• _Requirement_
Write the material out again, line by line, exactly as it is.

※ ※ ※

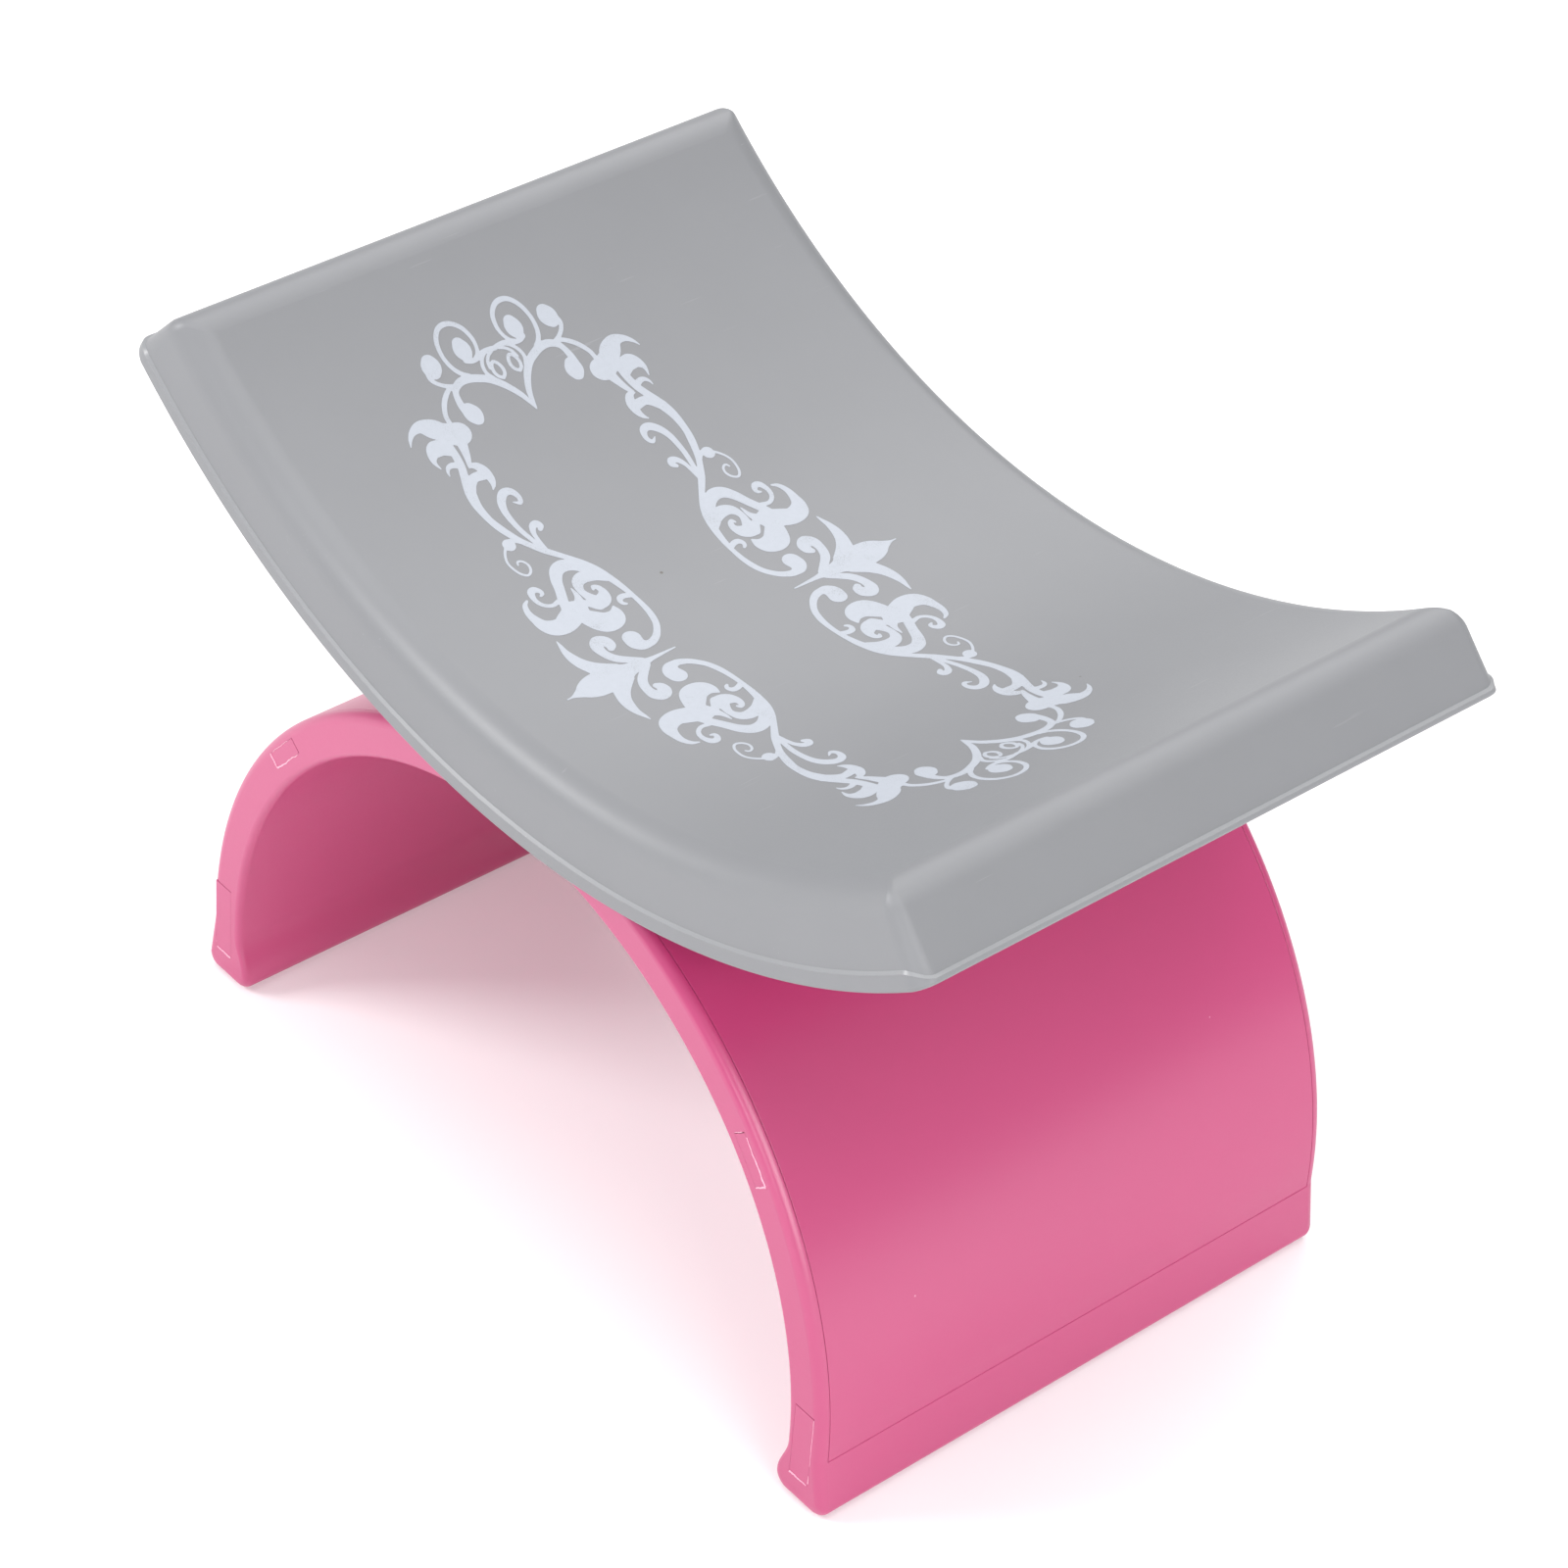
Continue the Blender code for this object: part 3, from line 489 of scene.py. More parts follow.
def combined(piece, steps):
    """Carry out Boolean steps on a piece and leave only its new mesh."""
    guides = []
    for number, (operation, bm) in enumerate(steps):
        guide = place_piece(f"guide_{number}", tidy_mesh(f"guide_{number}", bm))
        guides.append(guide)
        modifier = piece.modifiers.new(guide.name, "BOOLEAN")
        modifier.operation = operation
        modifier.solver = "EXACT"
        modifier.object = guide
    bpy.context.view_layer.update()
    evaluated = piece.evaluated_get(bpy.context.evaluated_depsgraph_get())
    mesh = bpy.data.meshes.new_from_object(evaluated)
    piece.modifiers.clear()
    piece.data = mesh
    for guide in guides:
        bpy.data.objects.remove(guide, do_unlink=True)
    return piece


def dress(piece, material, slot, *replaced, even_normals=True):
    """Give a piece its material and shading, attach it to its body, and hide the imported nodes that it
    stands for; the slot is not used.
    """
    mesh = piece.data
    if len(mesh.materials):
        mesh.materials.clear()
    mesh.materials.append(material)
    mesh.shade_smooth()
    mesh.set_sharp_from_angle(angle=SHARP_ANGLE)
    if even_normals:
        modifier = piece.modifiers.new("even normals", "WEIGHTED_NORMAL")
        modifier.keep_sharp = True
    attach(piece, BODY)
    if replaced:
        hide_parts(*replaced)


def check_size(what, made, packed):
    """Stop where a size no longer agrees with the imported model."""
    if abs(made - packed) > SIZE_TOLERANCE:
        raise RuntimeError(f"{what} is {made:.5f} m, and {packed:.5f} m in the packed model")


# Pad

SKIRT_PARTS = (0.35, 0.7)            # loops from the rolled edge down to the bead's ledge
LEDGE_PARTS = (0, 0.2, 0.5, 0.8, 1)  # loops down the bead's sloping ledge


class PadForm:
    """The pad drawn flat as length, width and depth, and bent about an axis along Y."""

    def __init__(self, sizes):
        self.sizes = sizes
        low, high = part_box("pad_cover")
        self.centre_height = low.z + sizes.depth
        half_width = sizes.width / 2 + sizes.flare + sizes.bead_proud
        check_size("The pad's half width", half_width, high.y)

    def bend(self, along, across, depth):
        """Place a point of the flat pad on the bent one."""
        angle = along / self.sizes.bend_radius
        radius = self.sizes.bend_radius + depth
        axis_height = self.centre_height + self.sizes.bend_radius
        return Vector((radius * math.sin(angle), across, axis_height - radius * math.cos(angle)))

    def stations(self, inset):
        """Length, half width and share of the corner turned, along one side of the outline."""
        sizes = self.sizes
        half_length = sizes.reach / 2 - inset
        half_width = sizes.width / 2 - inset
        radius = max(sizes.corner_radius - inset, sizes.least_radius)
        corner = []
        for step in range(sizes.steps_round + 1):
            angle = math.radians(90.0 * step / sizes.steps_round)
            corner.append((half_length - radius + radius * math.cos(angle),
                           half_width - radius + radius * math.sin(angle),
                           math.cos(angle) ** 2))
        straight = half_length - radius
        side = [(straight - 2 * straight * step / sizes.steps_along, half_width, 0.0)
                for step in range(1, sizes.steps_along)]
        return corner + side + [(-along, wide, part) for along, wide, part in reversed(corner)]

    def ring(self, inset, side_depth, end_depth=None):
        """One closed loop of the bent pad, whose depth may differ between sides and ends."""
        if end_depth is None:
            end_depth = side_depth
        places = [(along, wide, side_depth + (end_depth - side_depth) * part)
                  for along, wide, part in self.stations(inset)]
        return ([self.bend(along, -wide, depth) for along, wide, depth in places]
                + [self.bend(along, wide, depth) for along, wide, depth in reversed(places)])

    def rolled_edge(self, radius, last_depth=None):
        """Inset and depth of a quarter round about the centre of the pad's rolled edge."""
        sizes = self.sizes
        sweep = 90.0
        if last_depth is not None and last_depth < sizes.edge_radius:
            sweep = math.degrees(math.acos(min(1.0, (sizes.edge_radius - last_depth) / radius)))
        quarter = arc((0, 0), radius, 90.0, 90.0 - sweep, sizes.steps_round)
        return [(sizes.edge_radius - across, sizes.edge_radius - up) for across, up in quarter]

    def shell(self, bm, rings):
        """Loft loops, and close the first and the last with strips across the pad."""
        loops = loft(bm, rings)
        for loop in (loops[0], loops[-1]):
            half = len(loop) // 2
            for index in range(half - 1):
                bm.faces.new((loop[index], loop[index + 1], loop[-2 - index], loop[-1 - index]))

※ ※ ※

• _Full solution_
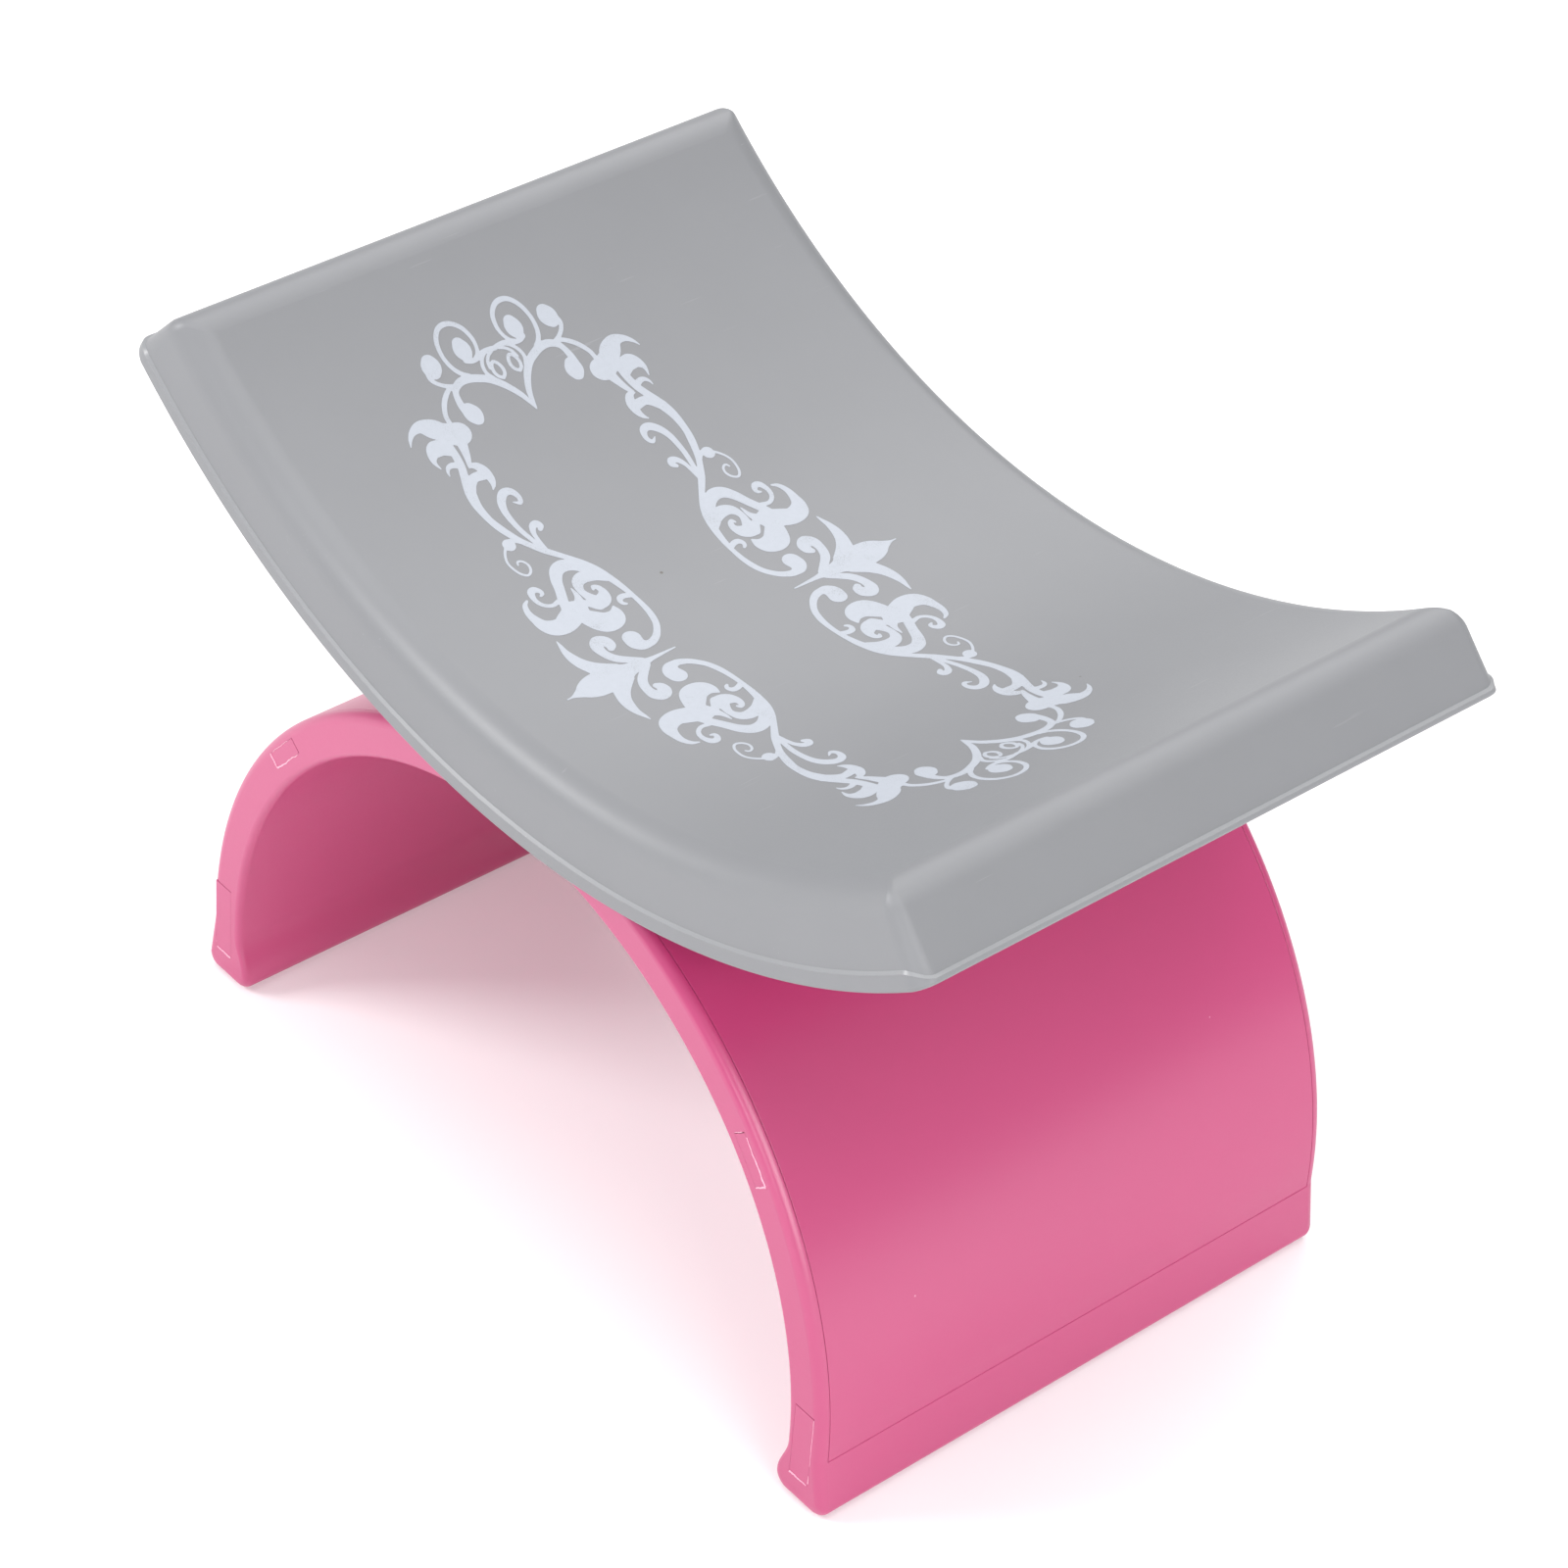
Continue the Blender code for this object: part 3, from line 489 of scene.py. More parts follow.
def combined(piece, steps):
    """Carry out Boolean steps on a piece and leave only its new mesh."""
    guides = []
    for number, (operation, bm) in enumerate(steps):
        guide = place_piece(f"guide_{number}", tidy_mesh(f"guide_{number}", bm))
        guides.append(guide)
        modifier = piece.modifiers.new(guide.name, "BOOLEAN")
        modifier.operation = operation
        modifier.solver = "EXACT"
        modifier.object = guide
    bpy.context.view_layer.update()
    evaluated = piece.evaluated_get(bpy.context.evaluated_depsgraph_get())
    mesh = bpy.data.meshes.new_from_object(evaluated)
    piece.modifiers.clear()
    piece.data = mesh
    for guide in guides:
        bpy.data.objects.remove(guide, do_unlink=True)
    return piece


def dress(piece, material, slot, *replaced, even_normals=True):
    """Give a piece its material and shading, attach it to its body, and hide the imported nodes that it
    stands for; the slot is not used.
    """
    mesh = piece.data
    if len(mesh.materials):
        mesh.materials.clear()
    mesh.materials.append(material)
    mesh.shade_smooth()
    mesh.set_sharp_from_angle(angle=SHARP_ANGLE)
    if even_normals:
        modifier = piece.modifiers.new("even normals", "WEIGHTED_NORMAL")
        modifier.keep_sharp = True
    attach(piece, BODY)
    if replaced:
        hide_parts(*replaced)


def check_size(what, made, packed):
    """Stop where a size no longer agrees with the imported model."""
    if abs(made - packed) > SIZE_TOLERANCE:
        raise RuntimeError(f"{what} is {made:.5f} m, and {packed:.5f} m in the packed model")


# Pad

SKIRT_PARTS = (0.35, 0.7)            # loops from the rolled edge down to the bead's ledge
LEDGE_PARTS = (0, 0.2, 0.5, 0.8, 1)  # loops down the bead's sloping ledge


class PadForm:
    """The pad drawn flat as length, width and depth, and bent about an axis along Y."""

    def __init__(self, sizes):
        self.sizes = sizes
        low, high = part_box("pad_cover")
        self.centre_height = low.z + sizes.depth
        half_width = sizes.width / 2 + sizes.flare + sizes.bead_proud
        check_size("The pad's half width", half_width, high.y)

    def bend(self, along, across, depth):
        """Place a point of the flat pad on the bent one."""
        angle = along / self.sizes.bend_radius
        radius = self.sizes.bend_radius + depth
        axis_height = self.centre_height + self.sizes.bend_radius
        return Vector((radius * math.sin(angle), across, axis_height - radius * math.cos(angle)))

    def stations(self, inset):
        """Length, half width and share of the corner turned, along one side of the outline."""
        sizes = self.sizes
        half_length = sizes.reach / 2 - inset
        half_width = sizes.width / 2 - inset
        radius = max(sizes.corner_radius - inset, sizes.least_radius)
        corner = []
        for step in range(sizes.steps_round + 1):
            angle = math.radians(90.0 * step / sizes.steps_round)
            corner.append((half_length - radius + radius * math.cos(angle),
                           half_width - radius + radius * math.sin(angle),
                           math.cos(angle) ** 2))
        straight = half_length - radius
        side = [(straight - 2 * straight * step / sizes.steps_along, half_width, 0.0)
                for step in range(1, sizes.steps_along)]
        return corner + side + [(-along, wide, part) for along, wide, part in reversed(corner)]

    def ring(self, inset, side_depth, end_depth=None):
        """One closed loop of the bent pad, whose depth may differ between sides and ends."""
        if end_depth is None:
            end_depth = side_depth
        places = [(along, wide, side_depth + (end_depth - side_depth) * part)
                  for along, wide, part in self.stations(inset)]
        return ([self.bend(along, -wide, depth) for along, wide, depth in places]
                + [self.bend(along, wide, depth) for along, wide, depth in reversed(places)])

    def rolled_edge(self, radius, last_depth=None):
        """Inset and depth of a quarter round about the centre of the pad's rolled edge."""
        sizes = self.sizes
        sweep = 90.0
        if last_depth is not None and last_depth < sizes.edge_radius:
            sweep = math.degrees(math.acos(min(1.0, (sizes.edge_radius - last_depth) / radius)))
        quarter = arc((0, 0), radius, 90.0, 90.0 - sweep, sizes.steps_round)
        return [(sizes.edge_radius - across, sizes.edge_radius - up) for across, up in quarter]

    def shell(self, bm, rings):
        """Loft loops, and close the first and the last with strips across the pad."""
        loops = loft(bm, rings)
        for loop in (loops[0], loops[-1]):
            half = len(loop) // 2
            for index in range(half - 1):
                bm.faces.new((loop[index], loop[index + 1], loop[-2 - index], loop[-1 - index]))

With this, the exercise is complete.